= Virginia seismic zones =

The Virginia seismic zones in the U.S. state of Virginia include the Giles County seismic zone and the Central Virginia seismic zone. Earthquakes in the state are irregular and rarely reach over 4.5 in magnitude.

==1897 event==

The May 31, 1897, event was the strongest in Virginia's history. With a maximum Mercalli intensity of VIII (Severe) this shock destroyed many chimneys and created ground effects over a large area. It had a magnitude of 5.6 (a seismic scale that is based on an isoseismal map or the event's felt area) and had severe effects in Narrows, where ground motion was observed and the flow of streams was disrupted. The quake was widely reported along the Eastern Seaboard and MidWest.

==2003 earthquakes==
On December 9, 2003, at 3:59 pm EST (20:59 UTC), a magnitude 4.5 event occurred near Farmville about 30 mi west of Richmond, and was felt strongly across the state.

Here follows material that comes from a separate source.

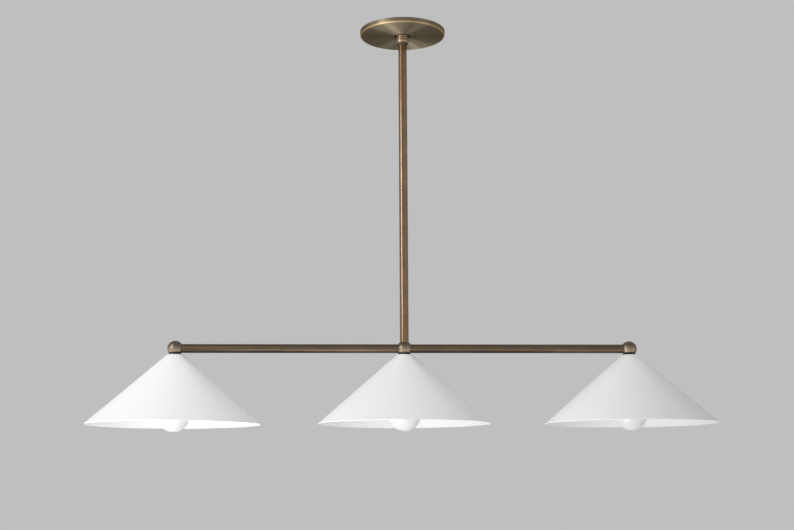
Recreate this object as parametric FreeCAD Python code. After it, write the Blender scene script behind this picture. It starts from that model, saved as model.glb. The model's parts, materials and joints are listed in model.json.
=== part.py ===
"""Linear island pendant: a canopy and stem carry a crossbar with three cone shades.

Millimetres. The origin is the centre of the ceiling-box screw pattern, in the ceiling plane and on
the stem's axis. +Z is up, +X runs along the crossbar to the right, and -Y faces the viewer.
"""
import FreeCAD, Part
import math
import os

V = FreeCAD.Vector
os.makedirs("parts", exist_ok=True)

# ---- clearances ----
running_gap = 0.05        # radial, thread or tube in its bore
free_gap = 0.3            # between curved faces of pieces that move apart
face_gap = 0.3            # between a nut and the tube end that turns below it

# ---- stem and crossbar ----
tube_d = 12.7
tube_wall = 2.0
arm_drop = 478.0          # ceiling to crossbar axis
arm_reach = 327.5         # stem axis to the axis of an outer shade
thread_d = 9.5            # pitch diameter of the lamp-pipe thread
nipple_bore_d = 7.0
tap_depth = 14.0          # tapped length at each tube end
ball_d = 22.2
ball_flat_drop = 6.5      # ball centre down to the flat that seats a shade
nipple_spacing = 0.45     # between the inner ends of two joining nipples in a ball

# ---- shades and what clamps them ----
washer_d = 17.2
washer_t = 2.2
shade_d = 249.0
shade_h = 99.3
shade_wall = 1.2
shade_crown_d = 22.0      # where the sloping wall would meet the flat crown
shade_crown_round = 3.5
nut_flats = 14.3
nut_t = 3.5

# ---- ceiling mounting ----
strap_length = 112.0
strap_width = 20.0
strap_t = 2.0
strap_rise = 8.0          # ceiling plane to the top of the raised middle
strap_middle = 60.0       # length of the raised middle
strap_ramp = 6.0          # length over which the strap steps up
strap_bend = 2.5          # inner radius of its bends
box_screw_spacing = 88.9
box_slot_length = 12.0
box_slot_width = 4.6
star_washer_t = 0.8
star_washer_d = 16.0
star_teeth = 12
nipple_stand = 3.0        # nipple end above the top nut
ground_screw_x = 20.0
ground_screw_d = 4.8
ground_head_flats = 9.0
ground_head_t = 3.5

# ---- canopy and slip collar ----
canopy_d = 127.0
canopy_h = 7.5
canopy_wall = 1.2
canopy_round = 2.5
collar_d = 18.0
collar_h = 10.0           # its straight part
collar_bead = 0.6         # how far its lower ring stands out
collar_bead_round = 0.5
collar_taper_h = 4.8      # cone below the lower ring
collar_tip_wall = 0.7     # wall at the cone's small end
groove_w = 0.8
groove_depth = 0.6
groove_drops = (2.8, 6.2)  # top of the collar down to the middle of each groove
set_screw_d = 3.0
set_screw_socket = 1.5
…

Tremors were reported in North Carolina, Washington DC, and suburban Maryland, eastern West Virginia, southern Pennsylvania, and portions of the Delmarva Peninsula. This event was located at 37.728° N, 78.087° W, at a depth of less than 5 km and may have occurred due to rupture along the Lakeside fault.

==2011 earthquake==

The U.S. Geological Survey (USGS) reported that a magnitude 5.8 earthquake hit Virginia on Tuesday, August 23, 2011, at 17:51:04 UTC (1:51 pm Eastern Daylight Time). The quake occurred at an approximate depth of 3.7 miles and was centered in Louisa County (location at 37.936°N, 77.933°W), 5 miles SSW of Mineral, Virginia and 37 miles NW of Richmond, Virginia's capital. Shaking was felt from Atlanta, Georgia to Illinois to Detroit, Michigan to Barrie, Ontario to New Brunswick. Many Washington, DC buildings saw precautionary evacuations.
The earthquake caused an estimated $70 million in damage in Louisa County and forced Louisa County High School and Thomas Jefferson Elementary School to close for the year as well as rendered about a dozen homes unlivable. Other buildings were damaged as far away as Prince George's County, Maryland. Three decorative pinnacles at Washington National Cathedral fell. The Washington Monument was closed due to cracks in the top section.